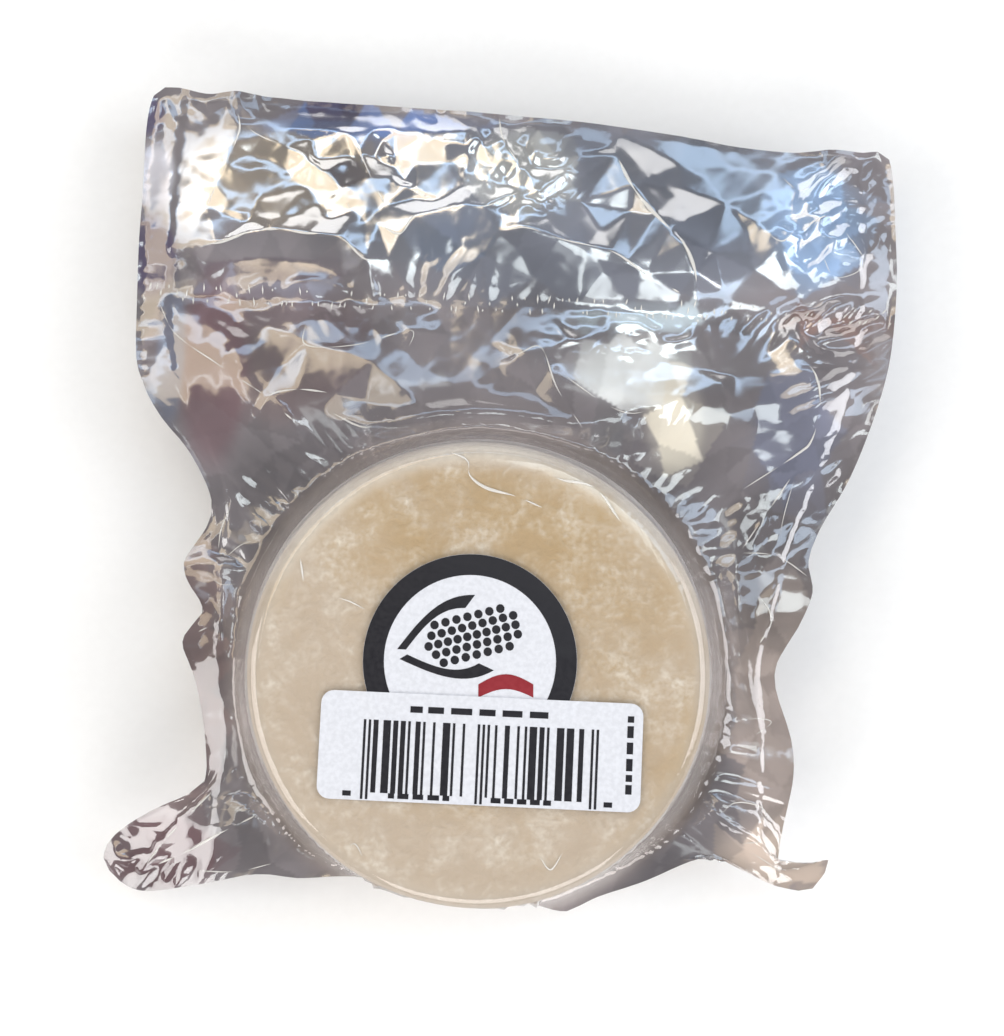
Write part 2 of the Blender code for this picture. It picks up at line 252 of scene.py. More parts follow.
# The labels
PAPER = 0.25
ROUND_AT = 0.5 * (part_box("round_label")[0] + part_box("round_label")[1]).xy / MM
ROUND_RADIUS = 0.5 * (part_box("round_label")[1].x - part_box("round_label")[0].x) / MM
ROUND_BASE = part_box("round_label")[0].z / MM
CODE_AT = 0.5 * (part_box("code_label")[0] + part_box("code_label")[1]).xy / MM
CODE_SIZE = (76.2, 25.4)
CODE_CORNER = 3.0
CODE_TURN = math.radians(-2.6)
CODE_STEP_UP = 2.4  # how far the upper label takes to climb onto the lower one
RING_WIDTH = 5.0
INK = 0.05
LABEL_STEP = 1.2
PAPER_FINISH = (0.45, 0.3)  # how rough the paper is, and its coat; then the same of the two inks
INK_FINISH = (0.4, 0.4)
ACCENT_FINISH = (0.4, 0.3)

# The made-up bar pattern
BARS_WIDE = 55.6
BAR_MODULES = 95
BAR_TOP = 6.2  # above the middle of the label
BAR_LENGTH = 17.0
GUARD_EXTRA = 1.6

# The camera and the room
CAMERA_AT = (5.7, 5.9, 399.9)
CAMERA_TILT = math.radians(5.0)
CAMERA_LENS = 51.43
NEAREST_SEEN = 0.01  # metres
FLOOR_SIZE = 6  # metres
ROOM_COLOUR = (0.5, 0.5, 0.53, 1.0)
PANELS = [
    # name, place, size, brightness and colour of each light panel, which faces the pack
    ("warm_panel", (-430, 450, 1000), (720, 360), 1.95, (1.0, 0.82, 0.56)),
    ("blue_strip", (-150, 720, 1000), (1100, 120), 2.0, (0.55, 0.75, 1.0)),
    ("white_strip", (-400, 258, 1000), (560, 20), 2.6, (0.80, 0.90, 1.0)),
    ("bright_panel", (150, 235, 1000), (210, 240), 3.4, (0.92, 1.0, 1.0)),
    ("cool_panel", (520, 330, 1000), (260, 460), 2.4, (0.66, 0.82, 1.0)),
    ("left_key", (-1050, -300, 620), (1000, 900), 3.5, (1.0, 0.98, 0.95)),
    ("right_key", (1100, 50, 620), (1000, 900), 3.5, (0.97, 0.98, 1.0)),
    ("back_key", (0, 1150, 560), (1300, 500), 1.9, (1.0, 0.98, 0.95)),
    ("low_key", (100, -1150, 620), (1300, 700), 3.7, (1.0, 0.99, 0.97)),
]

# Where the top cake is more toasted: the share, the middle and the reach of each patch
TOASTED = [
    (0.26, (-6, 34), (44, 26)),
    (0.26, (34, 20), (26, 44)),
    (0.14, (12, 42), (26, 12)),
    (0.14, (46, -20), (14, 30)),
    (-0.2, (-40, -12), (30, 40)),
    (-0.2, (0, -46), (50, 18)),
    (-0.3, (0, 52), (50, 5)),
]

# The back film's painted colours: a dark painted shade as the base, and painted reflections of the room in
# patches, with the colour, its share, the middle and the reach of each patch
PAINTED_SHADE_BASE = (0.225, 0.205, 0.215)
PAINTED_REFLECTIONS = [
    ((0.20, 0.22, 0.27), 0.8, (30, 120), (90, 34)),
    ((0.38, 0.32, 0.25), 0.9, (-50, 130), (30, 18)),
    ((0.10, 0.08, 0.09), 0.9, (-36, 129), (8, 8)),
    ((0.16, 0.26, 0.52), 0.9, (-28, 144), (38, 5)),
    ((0.07, 0.06, 0.12), 0.9, (-40, 149), (16, 4)),
    ((0.48, 0.48, 0.46), 0.8, (12, 130), (18, 16)),
    ((0.18, 0.22, 0.30), 0.8, (-8, 112), (14, 9)),
    ((0.17, 0.19, 0.24), 0.8, (60, 124), (17, 22)),
    ((0.36, 0.50, 0.70), 0.9, (88, 116), (16, 22)),
    ((0.13, 0.10, 0.12), 0.7, (-50, 105), (34, 4)),
    ((0.50, 0.56, 0.70), 0.9, (-57, 99), (24, 3)),
    ((0.19, 0.15, 0.16), 0.9, (-56, 84), (40, 24)),
    ((0.22, 0.24, 0.33), 0.7, (80, 60), (14, 24)),
    ((0.76, 0.77, 0.76), 0.95, (40, 77), (21, 12)),
    ((0.84, 0.79, 0.69), 0.95, (50, 64), (10, 18)),
    ((0.28, 0.27, 0.28), 0.8, (33, 60), (9, 7)),
    ((0.60, 0.68, 0.72), 0.8, (42, 92), (24, 5)),
    ((0.40, 0.34, 0.31), 0.9, (76, -10), (18, 50)),
    ((0.50, 0.42, 0.36), 0.9, (74, -48), (20, 14)),
    ((0.25, 0.18, 0.175), 0.85, (-76, 0), (16, 52)),
    ((0.19, 0.11, 0.12), 0.85, (-80, -46), (22, 14)),
    ((0.28, 0.17, 0.14), 0.7, (92, 90), (20, 5)),
]
SMOOTH_PAINTED_REFLECTIONS = [
    # painted reflections where the film is smooth, along the left edge
    ((0.19, 0.15, 0.15), 0.7, (-50, 76), (18, 18)),
    ((0.20, 0.115, 0.13), 0.65, (-69, 78), (12, 34)),
    ((0.18, 0.20, 0.27), 0.7, (-80, 82), (5, 26)),
    ((0.11, 0.085, 0.17), 0.85, (-86, 108), (9, 14)),
    ((0.58, 0.58, 0.63), 0.9, (-86, 130), (7, 12)),
    ((0.09, 0.07, 0.15), 0.8, (-90, 147), (8, 8)),
]
PAINTED_FILM_FROM = 64.0  # the back film, with its painted colours, is fully opaque this far from the middle of the stack, and fades out at its side
PAINTED_WALL_LIGHT = (0.42, 0.355, 0.335)  # painted light beside the stack, in place of the light that comes back off its side
# How strongly the film mirrors: evenly, and more in these patches where its two layers lie together
EVEN_GLOSS = 0.07
GLOSSY = [
    (0.36, (-30, 126), (70, 28)),
    (0.26, (60, 120), (50, 30)),
    (0.26, (50, 84), (50, 18)),
    (0.10, (-30, 84), (50, 16)),
]
FACE_GLOSS = 0.012
SEAL_STEP = 0.1  # how far the side seals lie below the loose film beside them
HAZE = [
    (0.10, (104, 76), (8, 24)),
    (0.08, (-88, 128), (8, 22)),
]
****
**WRITTEN REQUEST**
Write out the full listing exactly as given.

**FINISHED EXERCISE**
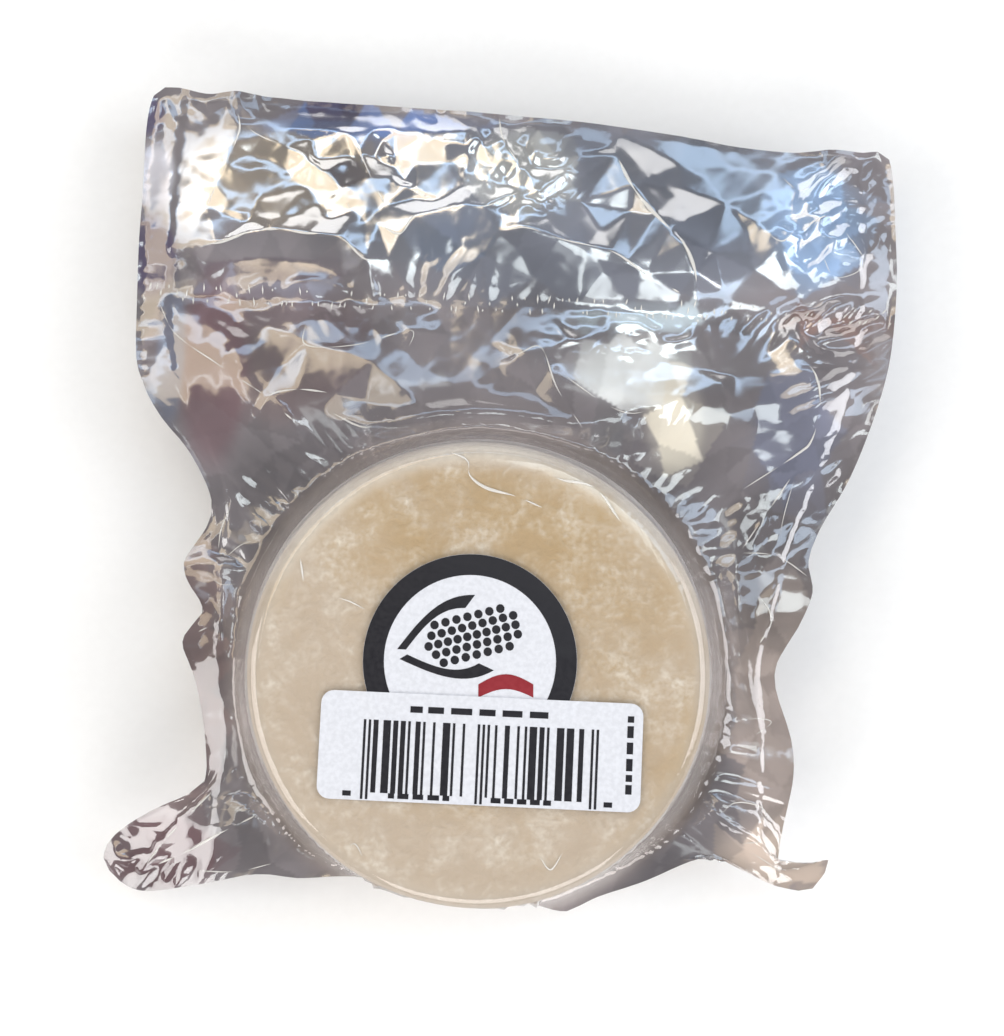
Write part 2 of the Blender code for this picture. It picks up at line 252 of scene.py. More parts follow.
# The labels
PAPER = 0.25
ROUND_AT = 0.5 * (part_box("round_label")[0] + part_box("round_label")[1]).xy / MM
ROUND_RADIUS = 0.5 * (part_box("round_label")[1].x - part_box("round_label")[0].x) / MM
ROUND_BASE = part_box("round_label")[0].z / MM
CODE_AT = 0.5 * (part_box("code_label")[0] + part_box("code_label")[1]).xy / MM
CODE_SIZE = (76.2, 25.4)
CODE_CORNER = 3.0
CODE_TURN = math.radians(-2.6)
CODE_STEP_UP = 2.4  # how far the upper label takes to climb onto the lower one
RING_WIDTH = 5.0
INK = 0.05
LABEL_STEP = 1.2
PAPER_FINISH = (0.45, 0.3)  # how rough the paper is, and its coat; then the same of the two inks
INK_FINISH = (0.4, 0.4)
ACCENT_FINISH = (0.4, 0.3)

# The made-up bar pattern
BARS_WIDE = 55.6
BAR_MODULES = 95
BAR_TOP = 6.2  # above the middle of the label
BAR_LENGTH = 17.0
GUARD_EXTRA = 1.6

# The camera and the room
CAMERA_AT = (5.7, 5.9, 399.9)
CAMERA_TILT = math.radians(5.0)
CAMERA_LENS = 51.43
NEAREST_SEEN = 0.01  # metres
FLOOR_SIZE = 6  # metres
ROOM_COLOUR = (0.5, 0.5, 0.53, 1.0)
PANELS = [
    # name, place, size, brightness and colour of each light panel, which faces the pack
    ("warm_panel", (-430, 450, 1000), (720, 360), 1.95, (1.0, 0.82, 0.56)),
    ("blue_strip", (-150, 720, 1000), (1100, 120), 2.0, (0.55, 0.75, 1.0)),
    ("white_strip", (-400, 258, 1000), (560, 20), 2.6, (0.80, 0.90, 1.0)),
    ("bright_panel", (150, 235, 1000), (210, 240), 3.4, (0.92, 1.0, 1.0)),
    ("cool_panel", (520, 330, 1000), (260, 460), 2.4, (0.66, 0.82, 1.0)),
    ("left_key", (-1050, -300, 620), (1000, 900), 3.5, (1.0, 0.98, 0.95)),
    ("right_key", (1100, 50, 620), (1000, 900), 3.5, (0.97, 0.98, 1.0)),
    ("back_key", (0, 1150, 560), (1300, 500), 1.9, (1.0, 0.98, 0.95)),
    ("low_key", (100, -1150, 620), (1300, 700), 3.7, (1.0, 0.99, 0.97)),
]

# Where the top cake is more toasted: the share, the middle and the reach of each patch
TOASTED = [
    (0.26, (-6, 34), (44, 26)),
    (0.26, (34, 20), (26, 44)),
    (0.14, (12, 42), (26, 12)),
    (0.14, (46, -20), (14, 30)),
    (-0.2, (-40, -12), (30, 40)),
    (-0.2, (0, -46), (50, 18)),
    (-0.3, (0, 52), (50, 5)),
]

# The back film's painted colours: a dark painted shade as the base, and painted reflections of the room in
# patches, with the colour, its share, the middle and the reach of each patch
PAINTED_SHADE_BASE = (0.225, 0.205, 0.215)
PAINTED_REFLECTIONS = [
    ((0.20, 0.22, 0.27), 0.8, (30, 120), (90, 34)),
    ((0.38, 0.32, 0.25), 0.9, (-50, 130), (30, 18)),
    ((0.10, 0.08, 0.09), 0.9, (-36, 129), (8, 8)),
    ((0.16, 0.26, 0.52), 0.9, (-28, 144), (38, 5)),
    ((0.07, 0.06, 0.12), 0.9, (-40, 149), (16, 4)),
    ((0.48, 0.48, 0.46), 0.8, (12, 130), (18, 16)),
    ((0.18, 0.22, 0.30), 0.8, (-8, 112), (14, 9)),
    ((0.17, 0.19, 0.24), 0.8, (60, 124), (17, 22)),
    ((0.36, 0.50, 0.70), 0.9, (88, 116), (16, 22)),
    ((0.13, 0.10, 0.12), 0.7, (-50, 105), (34, 4)),
    ((0.50, 0.56, 0.70), 0.9, (-57, 99), (24, 3)),
    ((0.19, 0.15, 0.16), 0.9, (-56, 84), (40, 24)),
    ((0.22, 0.24, 0.33), 0.7, (80, 60), (14, 24)),
    ((0.76, 0.77, 0.76), 0.95, (40, 77), (21, 12)),
    ((0.84, 0.79, 0.69), 0.95, (50, 64), (10, 18)),
    ((0.28, 0.27, 0.28), 0.8, (33, 60), (9, 7)),
    ((0.60, 0.68, 0.72), 0.8, (42, 92), (24, 5)),
    ((0.40, 0.34, 0.31), 0.9, (76, -10), (18, 50)),
    ((0.50, 0.42, 0.36), 0.9, (74, -48), (20, 14)),
    ((0.25, 0.18, 0.175), 0.85, (-76, 0), (16, 52)),
    ((0.19, 0.11, 0.12), 0.85, (-80, -46), (22, 14)),
    ((0.28, 0.17, 0.14), 0.7, (92, 90), (20, 5)),
]
SMOOTH_PAINTED_REFLECTIONS = [
    # painted reflections where the film is smooth, along the left edge
    ((0.19, 0.15, 0.15), 0.7, (-50, 76), (18, 18)),
    ((0.20, 0.115, 0.13), 0.65, (-69, 78), (12, 34)),
    ((0.18, 0.20, 0.27), 0.7, (-80, 82), (5, 26)),
    ((0.11, 0.085, 0.17), 0.85, (-86, 108), (9, 14)),
    ((0.58, 0.58, 0.63), 0.9, (-86, 130), (7, 12)),
    ((0.09, 0.07, 0.15), 0.8, (-90, 147), (8, 8)),
]
PAINTED_FILM_FROM = 64.0  # the back film, with its painted colours, is fully opaque this far from the middle of the stack, and fades out at its side
PAINTED_WALL_LIGHT = (0.42, 0.355, 0.335)  # painted light beside the stack, in place of the light that comes back off its side
# How strongly the film mirrors: evenly, and more in these patches where its two layers lie together
EVEN_GLOSS = 0.07
GLOSSY = [
    (0.36, (-30, 126), (70, 28)),
    (0.26, (60, 120), (50, 30)),
    (0.26, (50, 84), (50, 18)),
    (0.10, (-30, 84), (50, 16)),
]
FACE_GLOSS = 0.012
SEAL_STEP = 0.1  # how far the side seals lie below the loose film beside them
HAZE = [
    (0.10, (104, 76), (8, 24)),
    (0.08, (-88, 128), (8, 22)),
]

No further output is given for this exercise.